Stored rows =
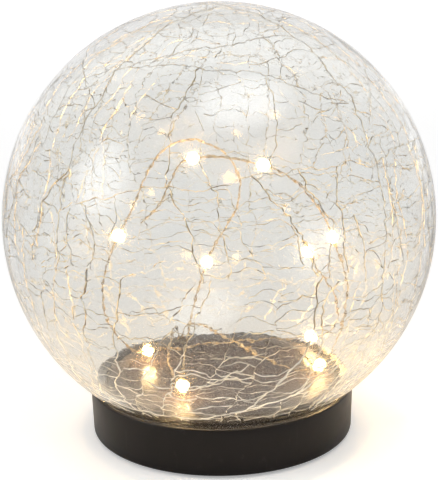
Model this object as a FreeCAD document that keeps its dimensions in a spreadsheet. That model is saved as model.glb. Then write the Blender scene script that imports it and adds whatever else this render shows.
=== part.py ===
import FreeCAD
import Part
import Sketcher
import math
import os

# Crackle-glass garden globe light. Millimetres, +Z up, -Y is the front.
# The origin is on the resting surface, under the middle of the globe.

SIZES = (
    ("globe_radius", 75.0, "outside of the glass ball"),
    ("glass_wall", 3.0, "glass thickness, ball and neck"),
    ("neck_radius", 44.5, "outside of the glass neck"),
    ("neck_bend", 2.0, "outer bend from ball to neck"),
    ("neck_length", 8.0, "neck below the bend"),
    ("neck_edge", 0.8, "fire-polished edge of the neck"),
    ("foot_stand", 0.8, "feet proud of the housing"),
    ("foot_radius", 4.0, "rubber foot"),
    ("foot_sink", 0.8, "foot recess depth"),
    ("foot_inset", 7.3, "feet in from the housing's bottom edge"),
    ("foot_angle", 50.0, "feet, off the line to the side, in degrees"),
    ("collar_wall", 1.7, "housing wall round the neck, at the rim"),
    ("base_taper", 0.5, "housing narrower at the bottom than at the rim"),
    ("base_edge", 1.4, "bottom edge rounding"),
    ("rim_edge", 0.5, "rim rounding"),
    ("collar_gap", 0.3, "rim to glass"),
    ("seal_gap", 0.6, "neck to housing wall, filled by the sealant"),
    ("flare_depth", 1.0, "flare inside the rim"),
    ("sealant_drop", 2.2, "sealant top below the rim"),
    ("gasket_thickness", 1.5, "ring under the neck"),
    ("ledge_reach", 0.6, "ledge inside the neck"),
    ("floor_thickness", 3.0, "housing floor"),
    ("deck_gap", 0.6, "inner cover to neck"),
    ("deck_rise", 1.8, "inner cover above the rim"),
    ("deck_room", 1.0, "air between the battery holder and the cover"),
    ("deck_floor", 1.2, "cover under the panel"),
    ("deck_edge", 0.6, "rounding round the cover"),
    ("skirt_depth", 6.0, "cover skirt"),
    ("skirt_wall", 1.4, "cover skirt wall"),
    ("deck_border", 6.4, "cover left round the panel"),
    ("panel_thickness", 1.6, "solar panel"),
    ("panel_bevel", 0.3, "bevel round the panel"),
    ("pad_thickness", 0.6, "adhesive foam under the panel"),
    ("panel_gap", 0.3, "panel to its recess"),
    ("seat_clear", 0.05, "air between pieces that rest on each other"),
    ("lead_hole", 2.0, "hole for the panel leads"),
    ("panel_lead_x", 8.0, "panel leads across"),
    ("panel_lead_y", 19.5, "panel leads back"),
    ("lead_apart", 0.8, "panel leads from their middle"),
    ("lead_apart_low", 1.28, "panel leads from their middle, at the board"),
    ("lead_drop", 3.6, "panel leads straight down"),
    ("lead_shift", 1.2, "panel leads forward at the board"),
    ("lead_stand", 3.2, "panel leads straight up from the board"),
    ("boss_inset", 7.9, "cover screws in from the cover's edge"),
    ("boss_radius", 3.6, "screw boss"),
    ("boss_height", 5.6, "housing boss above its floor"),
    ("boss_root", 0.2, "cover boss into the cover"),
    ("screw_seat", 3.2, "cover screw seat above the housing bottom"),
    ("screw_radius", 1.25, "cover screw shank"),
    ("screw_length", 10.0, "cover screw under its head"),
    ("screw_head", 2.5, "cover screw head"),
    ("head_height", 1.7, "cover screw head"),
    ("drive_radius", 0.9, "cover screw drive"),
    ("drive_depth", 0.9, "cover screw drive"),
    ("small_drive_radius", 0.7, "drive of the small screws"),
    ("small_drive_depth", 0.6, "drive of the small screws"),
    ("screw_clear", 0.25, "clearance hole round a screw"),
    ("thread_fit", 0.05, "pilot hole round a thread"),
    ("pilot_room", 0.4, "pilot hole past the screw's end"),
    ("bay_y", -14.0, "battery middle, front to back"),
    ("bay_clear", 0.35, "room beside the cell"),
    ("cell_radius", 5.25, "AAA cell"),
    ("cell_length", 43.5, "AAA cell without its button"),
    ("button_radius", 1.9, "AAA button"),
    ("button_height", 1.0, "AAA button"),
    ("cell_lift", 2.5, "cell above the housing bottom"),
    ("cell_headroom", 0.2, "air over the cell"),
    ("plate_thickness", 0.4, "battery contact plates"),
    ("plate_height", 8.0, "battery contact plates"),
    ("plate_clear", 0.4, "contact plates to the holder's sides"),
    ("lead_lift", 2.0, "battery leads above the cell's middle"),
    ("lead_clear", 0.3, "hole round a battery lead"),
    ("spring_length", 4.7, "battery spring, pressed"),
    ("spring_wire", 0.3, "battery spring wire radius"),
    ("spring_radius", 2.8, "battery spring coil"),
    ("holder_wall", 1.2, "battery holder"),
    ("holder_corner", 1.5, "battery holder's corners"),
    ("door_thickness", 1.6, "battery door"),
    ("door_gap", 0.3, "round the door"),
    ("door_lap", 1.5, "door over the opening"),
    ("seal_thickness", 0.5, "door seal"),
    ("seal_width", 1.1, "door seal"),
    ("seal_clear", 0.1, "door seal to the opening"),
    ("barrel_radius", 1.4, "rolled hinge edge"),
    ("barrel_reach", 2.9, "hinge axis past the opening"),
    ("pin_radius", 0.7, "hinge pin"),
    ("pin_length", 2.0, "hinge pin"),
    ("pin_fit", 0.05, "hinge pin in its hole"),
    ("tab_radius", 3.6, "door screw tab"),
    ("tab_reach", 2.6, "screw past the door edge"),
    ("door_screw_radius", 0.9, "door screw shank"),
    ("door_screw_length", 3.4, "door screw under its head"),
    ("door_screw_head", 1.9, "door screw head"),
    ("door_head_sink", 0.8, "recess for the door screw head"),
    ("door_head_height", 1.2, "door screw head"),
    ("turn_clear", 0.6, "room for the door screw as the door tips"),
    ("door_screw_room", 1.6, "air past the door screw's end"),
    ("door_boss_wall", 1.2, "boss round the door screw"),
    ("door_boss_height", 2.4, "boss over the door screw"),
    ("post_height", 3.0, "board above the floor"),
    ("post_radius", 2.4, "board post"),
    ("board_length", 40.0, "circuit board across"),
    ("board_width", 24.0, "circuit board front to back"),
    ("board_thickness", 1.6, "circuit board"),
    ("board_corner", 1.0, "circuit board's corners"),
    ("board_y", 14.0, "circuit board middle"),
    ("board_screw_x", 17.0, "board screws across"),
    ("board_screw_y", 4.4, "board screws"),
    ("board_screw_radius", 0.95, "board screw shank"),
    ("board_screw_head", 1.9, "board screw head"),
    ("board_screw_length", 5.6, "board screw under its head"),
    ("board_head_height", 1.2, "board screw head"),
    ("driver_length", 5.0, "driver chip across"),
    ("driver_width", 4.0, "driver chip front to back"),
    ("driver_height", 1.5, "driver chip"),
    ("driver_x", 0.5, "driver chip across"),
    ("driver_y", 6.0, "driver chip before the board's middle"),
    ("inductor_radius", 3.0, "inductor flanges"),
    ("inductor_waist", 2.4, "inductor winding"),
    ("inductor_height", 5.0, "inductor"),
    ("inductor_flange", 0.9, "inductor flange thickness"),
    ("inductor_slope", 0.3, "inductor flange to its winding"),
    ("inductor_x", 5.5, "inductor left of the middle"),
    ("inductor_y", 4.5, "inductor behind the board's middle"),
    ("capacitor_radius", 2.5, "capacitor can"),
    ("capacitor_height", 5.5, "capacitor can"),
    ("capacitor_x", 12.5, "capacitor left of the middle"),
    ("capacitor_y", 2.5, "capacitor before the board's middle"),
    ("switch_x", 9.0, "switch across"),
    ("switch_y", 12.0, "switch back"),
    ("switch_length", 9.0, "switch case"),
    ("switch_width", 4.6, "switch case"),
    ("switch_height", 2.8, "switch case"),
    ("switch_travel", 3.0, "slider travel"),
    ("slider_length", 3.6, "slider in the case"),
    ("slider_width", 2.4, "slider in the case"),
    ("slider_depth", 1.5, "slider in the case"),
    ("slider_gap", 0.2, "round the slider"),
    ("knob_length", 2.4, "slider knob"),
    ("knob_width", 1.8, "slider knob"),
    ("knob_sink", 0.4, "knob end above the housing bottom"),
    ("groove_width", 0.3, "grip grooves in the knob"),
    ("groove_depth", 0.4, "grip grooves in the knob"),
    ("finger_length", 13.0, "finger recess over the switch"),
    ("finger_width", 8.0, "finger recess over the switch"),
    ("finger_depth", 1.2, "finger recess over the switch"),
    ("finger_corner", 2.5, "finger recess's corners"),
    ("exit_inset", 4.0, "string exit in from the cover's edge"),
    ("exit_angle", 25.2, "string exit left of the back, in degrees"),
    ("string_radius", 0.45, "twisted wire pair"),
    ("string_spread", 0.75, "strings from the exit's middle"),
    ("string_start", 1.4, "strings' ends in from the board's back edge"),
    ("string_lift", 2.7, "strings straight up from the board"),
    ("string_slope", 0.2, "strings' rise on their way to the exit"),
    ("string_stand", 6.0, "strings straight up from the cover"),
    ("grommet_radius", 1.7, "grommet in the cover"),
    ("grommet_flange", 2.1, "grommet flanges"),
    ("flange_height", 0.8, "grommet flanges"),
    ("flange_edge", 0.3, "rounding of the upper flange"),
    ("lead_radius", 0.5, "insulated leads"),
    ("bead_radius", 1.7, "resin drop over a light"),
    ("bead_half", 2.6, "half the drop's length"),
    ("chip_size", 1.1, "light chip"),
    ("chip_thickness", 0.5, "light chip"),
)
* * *
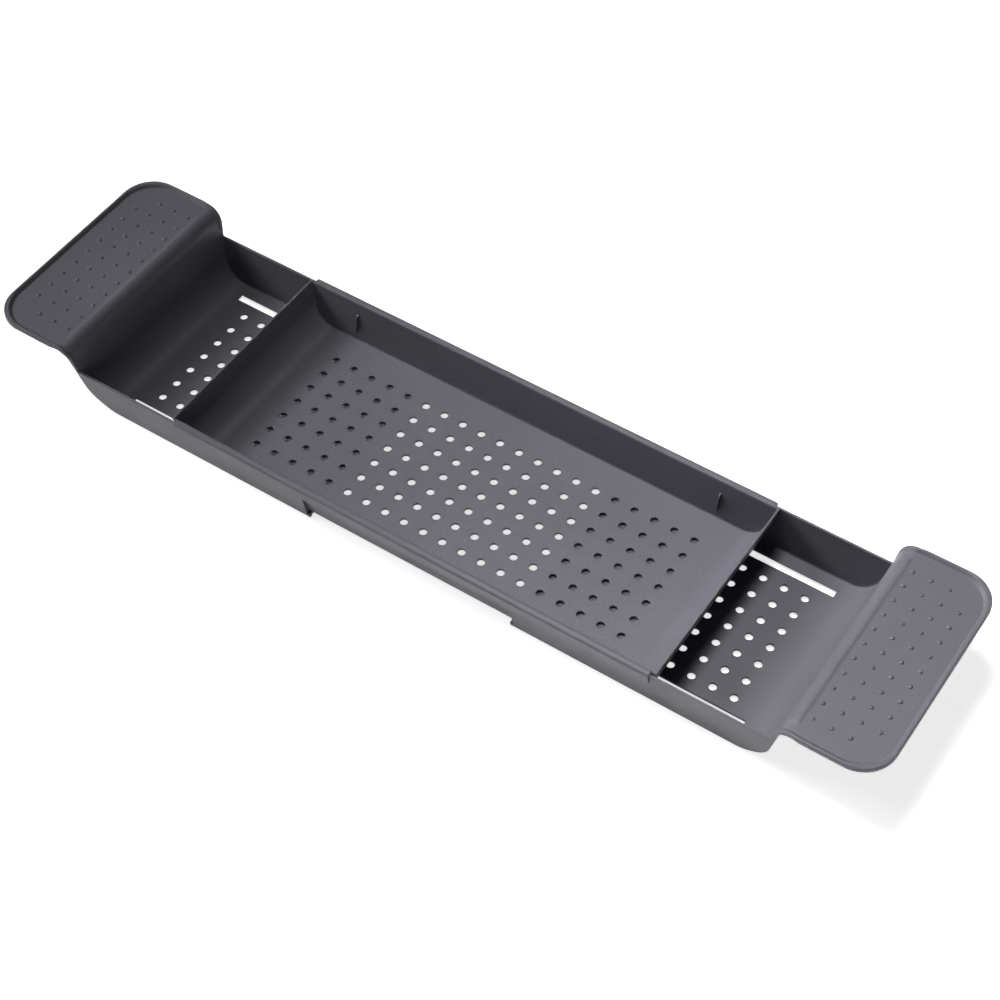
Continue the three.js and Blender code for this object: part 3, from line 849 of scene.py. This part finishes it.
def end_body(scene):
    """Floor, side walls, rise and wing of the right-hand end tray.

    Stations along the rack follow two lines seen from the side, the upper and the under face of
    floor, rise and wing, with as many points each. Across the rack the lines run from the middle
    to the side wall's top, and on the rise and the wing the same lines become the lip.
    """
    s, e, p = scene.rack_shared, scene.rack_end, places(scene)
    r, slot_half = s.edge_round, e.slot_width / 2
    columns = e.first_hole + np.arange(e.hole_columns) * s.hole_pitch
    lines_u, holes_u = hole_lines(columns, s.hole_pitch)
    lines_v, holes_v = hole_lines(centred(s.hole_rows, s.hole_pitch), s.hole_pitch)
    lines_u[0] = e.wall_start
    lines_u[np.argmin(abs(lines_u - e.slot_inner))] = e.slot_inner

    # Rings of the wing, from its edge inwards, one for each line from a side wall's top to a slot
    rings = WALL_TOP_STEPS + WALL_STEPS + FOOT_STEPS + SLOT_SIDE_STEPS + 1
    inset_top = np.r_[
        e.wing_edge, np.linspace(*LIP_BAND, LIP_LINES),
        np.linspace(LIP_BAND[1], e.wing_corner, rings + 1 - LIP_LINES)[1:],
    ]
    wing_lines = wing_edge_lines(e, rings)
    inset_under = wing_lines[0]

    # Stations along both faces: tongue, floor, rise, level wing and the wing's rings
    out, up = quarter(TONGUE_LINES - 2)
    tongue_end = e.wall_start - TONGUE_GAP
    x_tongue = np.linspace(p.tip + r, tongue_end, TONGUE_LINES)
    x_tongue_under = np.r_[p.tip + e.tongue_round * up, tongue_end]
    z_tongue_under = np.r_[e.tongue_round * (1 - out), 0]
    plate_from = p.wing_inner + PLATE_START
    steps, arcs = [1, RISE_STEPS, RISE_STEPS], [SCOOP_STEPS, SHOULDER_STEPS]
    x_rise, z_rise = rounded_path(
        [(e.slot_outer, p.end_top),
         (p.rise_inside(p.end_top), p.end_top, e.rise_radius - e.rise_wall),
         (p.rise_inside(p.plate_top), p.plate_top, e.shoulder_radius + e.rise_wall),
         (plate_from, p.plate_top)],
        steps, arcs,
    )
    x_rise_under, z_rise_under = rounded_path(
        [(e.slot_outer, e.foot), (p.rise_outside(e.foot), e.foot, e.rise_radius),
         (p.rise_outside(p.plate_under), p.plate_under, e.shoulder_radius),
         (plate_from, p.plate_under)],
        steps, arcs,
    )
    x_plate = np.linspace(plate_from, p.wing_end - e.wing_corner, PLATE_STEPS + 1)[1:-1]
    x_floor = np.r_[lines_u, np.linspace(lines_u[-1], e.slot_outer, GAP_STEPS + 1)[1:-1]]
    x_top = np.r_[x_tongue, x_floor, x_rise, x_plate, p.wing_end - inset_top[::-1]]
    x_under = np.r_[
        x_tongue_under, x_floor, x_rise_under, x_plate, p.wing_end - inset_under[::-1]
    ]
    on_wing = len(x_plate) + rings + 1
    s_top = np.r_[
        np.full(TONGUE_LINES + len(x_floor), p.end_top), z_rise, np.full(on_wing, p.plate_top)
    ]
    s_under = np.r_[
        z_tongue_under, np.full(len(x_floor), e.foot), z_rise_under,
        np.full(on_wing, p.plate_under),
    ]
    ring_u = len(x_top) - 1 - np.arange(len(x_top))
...
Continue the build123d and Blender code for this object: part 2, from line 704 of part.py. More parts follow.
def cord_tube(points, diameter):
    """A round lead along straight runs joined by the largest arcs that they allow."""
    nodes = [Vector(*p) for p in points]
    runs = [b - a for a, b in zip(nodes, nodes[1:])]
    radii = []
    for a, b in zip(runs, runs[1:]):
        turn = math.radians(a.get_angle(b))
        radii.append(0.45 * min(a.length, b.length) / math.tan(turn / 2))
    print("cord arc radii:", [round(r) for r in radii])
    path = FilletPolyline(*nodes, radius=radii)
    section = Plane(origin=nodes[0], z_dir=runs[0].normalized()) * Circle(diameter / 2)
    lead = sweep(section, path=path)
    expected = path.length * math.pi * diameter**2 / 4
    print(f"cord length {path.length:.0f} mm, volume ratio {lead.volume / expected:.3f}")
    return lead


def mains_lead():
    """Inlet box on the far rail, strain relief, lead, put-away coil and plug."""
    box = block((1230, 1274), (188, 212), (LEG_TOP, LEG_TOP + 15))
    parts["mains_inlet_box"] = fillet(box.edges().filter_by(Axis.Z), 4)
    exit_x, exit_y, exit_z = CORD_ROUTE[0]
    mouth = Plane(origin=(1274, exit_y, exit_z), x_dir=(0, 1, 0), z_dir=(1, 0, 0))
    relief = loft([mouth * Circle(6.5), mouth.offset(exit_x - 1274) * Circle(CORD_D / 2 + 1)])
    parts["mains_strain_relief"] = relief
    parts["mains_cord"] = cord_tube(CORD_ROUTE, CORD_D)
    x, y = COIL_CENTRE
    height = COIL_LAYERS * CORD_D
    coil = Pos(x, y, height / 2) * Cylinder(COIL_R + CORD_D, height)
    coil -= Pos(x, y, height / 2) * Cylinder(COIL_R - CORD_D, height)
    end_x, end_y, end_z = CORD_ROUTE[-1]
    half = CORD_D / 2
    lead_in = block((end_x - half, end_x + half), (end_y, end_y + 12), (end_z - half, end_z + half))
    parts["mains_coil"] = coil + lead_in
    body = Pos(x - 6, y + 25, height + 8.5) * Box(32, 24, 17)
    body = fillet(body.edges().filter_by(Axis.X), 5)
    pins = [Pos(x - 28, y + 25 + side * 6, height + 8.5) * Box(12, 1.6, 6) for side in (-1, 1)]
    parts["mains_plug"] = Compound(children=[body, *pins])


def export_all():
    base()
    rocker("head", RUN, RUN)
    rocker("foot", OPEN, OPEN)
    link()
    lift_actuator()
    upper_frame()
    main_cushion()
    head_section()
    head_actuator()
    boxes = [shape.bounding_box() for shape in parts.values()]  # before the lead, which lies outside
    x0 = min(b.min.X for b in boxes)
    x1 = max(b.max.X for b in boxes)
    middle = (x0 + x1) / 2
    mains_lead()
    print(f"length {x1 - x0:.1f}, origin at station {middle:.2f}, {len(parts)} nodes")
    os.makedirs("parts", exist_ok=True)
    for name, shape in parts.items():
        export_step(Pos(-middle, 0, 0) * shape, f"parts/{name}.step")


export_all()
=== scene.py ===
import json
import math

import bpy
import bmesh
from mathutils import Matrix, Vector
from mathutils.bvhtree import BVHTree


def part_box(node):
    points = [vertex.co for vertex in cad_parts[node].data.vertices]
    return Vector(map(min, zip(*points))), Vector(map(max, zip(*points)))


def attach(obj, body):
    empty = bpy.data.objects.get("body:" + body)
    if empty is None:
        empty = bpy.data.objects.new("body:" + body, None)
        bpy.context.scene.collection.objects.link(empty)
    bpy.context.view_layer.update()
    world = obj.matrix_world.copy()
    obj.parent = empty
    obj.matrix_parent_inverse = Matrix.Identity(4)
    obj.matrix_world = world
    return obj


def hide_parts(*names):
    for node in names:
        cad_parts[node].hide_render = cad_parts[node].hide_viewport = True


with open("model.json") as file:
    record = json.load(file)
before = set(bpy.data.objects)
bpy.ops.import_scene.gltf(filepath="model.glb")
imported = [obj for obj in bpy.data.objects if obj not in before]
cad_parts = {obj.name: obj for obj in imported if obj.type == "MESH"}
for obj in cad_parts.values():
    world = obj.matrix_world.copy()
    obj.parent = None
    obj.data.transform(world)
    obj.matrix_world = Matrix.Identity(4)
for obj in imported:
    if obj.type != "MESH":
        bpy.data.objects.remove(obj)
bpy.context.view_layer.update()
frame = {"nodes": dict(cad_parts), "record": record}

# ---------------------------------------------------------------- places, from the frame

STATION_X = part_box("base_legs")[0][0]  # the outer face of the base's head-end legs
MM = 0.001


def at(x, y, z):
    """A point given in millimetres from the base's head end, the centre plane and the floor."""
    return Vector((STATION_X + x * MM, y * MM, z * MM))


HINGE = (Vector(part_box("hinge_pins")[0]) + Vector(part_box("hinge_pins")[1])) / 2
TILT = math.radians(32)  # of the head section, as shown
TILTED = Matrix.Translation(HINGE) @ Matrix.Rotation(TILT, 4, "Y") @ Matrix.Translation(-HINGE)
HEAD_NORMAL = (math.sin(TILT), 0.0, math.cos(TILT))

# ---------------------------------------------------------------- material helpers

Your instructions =
Above this instruction are the records; retype exactly the lines from the one containing "boxes = [shape.bounding_box()" up to and including the one containing "bpy.data.objects.remove(obj)".

Exercise output =
    boxes = [shape.bounding_box() for shape in parts.values()]  # before the lead, which lies outside
    x0 = min(b.min.X for b in boxes)
    x1 = max(b.max.X for b in boxes)
    middle = (x0 + x1) / 2
    mains_lead()
    print(f"length {x1 - x0:.1f}, origin at station {middle:.2f}, {len(parts)} nodes")
    os.makedirs("parts", exist_ok=True)
    for name, shape in parts.items():
        export_step(Pos(-middle, 0, 0) * shape, f"parts/{name}.step")


export_all()
=== scene.py ===
import json
import math

import bpy
import bmesh
from mathutils import Matrix, Vector
from mathutils.bvhtree import BVHTree


def part_box(node):
    points = [vertex.co for vertex in cad_parts[node].data.vertices]
    return Vector(map(min, zip(*points))), Vector(map(max, zip(*points)))


def attach(obj, body):
    empty = bpy.data.objects.get("body:" + body)
    if empty is None:
        empty = bpy.data.objects.new("body:" + body, None)
        bpy.context.scene.collection.objects.link(empty)
    bpy.context.view_layer.update()
    world = obj.matrix_world.copy()
    obj.parent = empty
    obj.matrix_parent_inverse = Matrix.Identity(4)
    obj.matrix_world = world
    return obj


def hide_parts(*names):
    for node in names:
        cad_parts[node].hide_render = cad_parts[node].hide_viewport = True


with open("model.json") as file:
    record = json.load(file)
before = set(bpy.data.objects)
bpy.ops.import_scene.gltf(filepath="model.glb")
imported = [obj for obj in bpy.data.objects if obj not in before]
cad_parts = {obj.name: obj for obj in imported if obj.type == "MESH"}
for obj in cad_parts.values():
    world = obj.matrix_world.copy()
    obj.parent = None
    obj.data.transform(world)
    obj.matrix_world = Matrix.Identity(4)
for obj in imported:
    if obj.type != "MESH":
        bpy.data.objects.remove(obj)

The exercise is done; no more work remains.